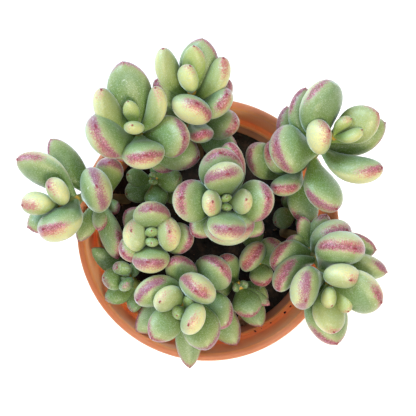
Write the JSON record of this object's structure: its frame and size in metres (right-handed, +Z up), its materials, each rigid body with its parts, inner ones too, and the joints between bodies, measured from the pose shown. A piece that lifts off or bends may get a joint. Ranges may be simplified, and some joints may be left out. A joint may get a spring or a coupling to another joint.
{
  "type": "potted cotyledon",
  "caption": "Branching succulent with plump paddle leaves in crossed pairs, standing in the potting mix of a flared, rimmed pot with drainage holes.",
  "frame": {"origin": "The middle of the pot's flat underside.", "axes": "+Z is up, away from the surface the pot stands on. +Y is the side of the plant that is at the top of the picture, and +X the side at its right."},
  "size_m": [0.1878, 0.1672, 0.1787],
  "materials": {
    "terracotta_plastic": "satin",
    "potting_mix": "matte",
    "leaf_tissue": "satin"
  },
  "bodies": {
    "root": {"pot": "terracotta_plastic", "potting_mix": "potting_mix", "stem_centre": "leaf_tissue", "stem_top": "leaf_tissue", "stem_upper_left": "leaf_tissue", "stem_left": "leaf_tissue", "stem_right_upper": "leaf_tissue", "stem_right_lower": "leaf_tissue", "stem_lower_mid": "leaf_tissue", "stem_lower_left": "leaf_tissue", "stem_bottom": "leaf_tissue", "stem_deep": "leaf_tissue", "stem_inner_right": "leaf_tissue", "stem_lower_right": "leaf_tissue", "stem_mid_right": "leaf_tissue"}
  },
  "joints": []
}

============================================================

**Aim:** Extract all of the data shown above without alteration.

**Exercise response:**
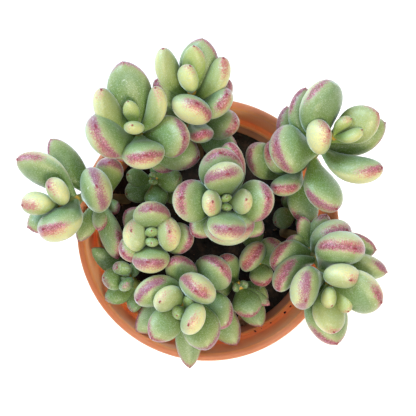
Write the JSON record of this object's structure: its frame and size in metres (right-handed, +Z up), its materials, each rigid body with its parts, inner ones too, and the joints between bodies, measured from the pose shown. A piece that lifts off or bends may get a joint. Ranges may be simplified, and some joints may be left out. A joint may get a spring or a coupling to another joint.
{
  "type": "potted cotyledon",
  "caption": "Branching succulent with plump paddle leaves in crossed pairs, standing in the potting mix of a flared, rimmed pot with drainage holes.",
  "frame": {"origin": "The middle of the pot's flat underside.", "axes": "+Z is up, away from the surface the pot stands on. +Y is the side of the plant that is at the top of the picture, and +X the side at its right."},
  "size_m": [0.1878, 0.1672, 0.1787],
  "materials": {
    "terracotta_plastic": "satin",
    "potting_mix": "matte",
    "leaf_tissue": "satin"
  },
  "bodies": {
    "root": {"pot": "terracotta_plastic", "potting_mix": "potting_mix", "stem_centre": "leaf_tissue", "stem_top": "leaf_tissue", "stem_upper_left": "leaf_tissue", "stem_left": "leaf_tissue", "stem_right_upper": "leaf_tissue", "stem_right_lower": "leaf_tissue", "stem_lower_mid": "leaf_tissue", "stem_lower_left": "leaf_tissue", "stem_bottom": "leaf_tissue", "stem_deep": "leaf_tissue", "stem_inner_right": "leaf_tissue", "stem_lower_right": "leaf_tissue", "stem_mid_right": "leaf_tissue"}
  },
  "joints": []
}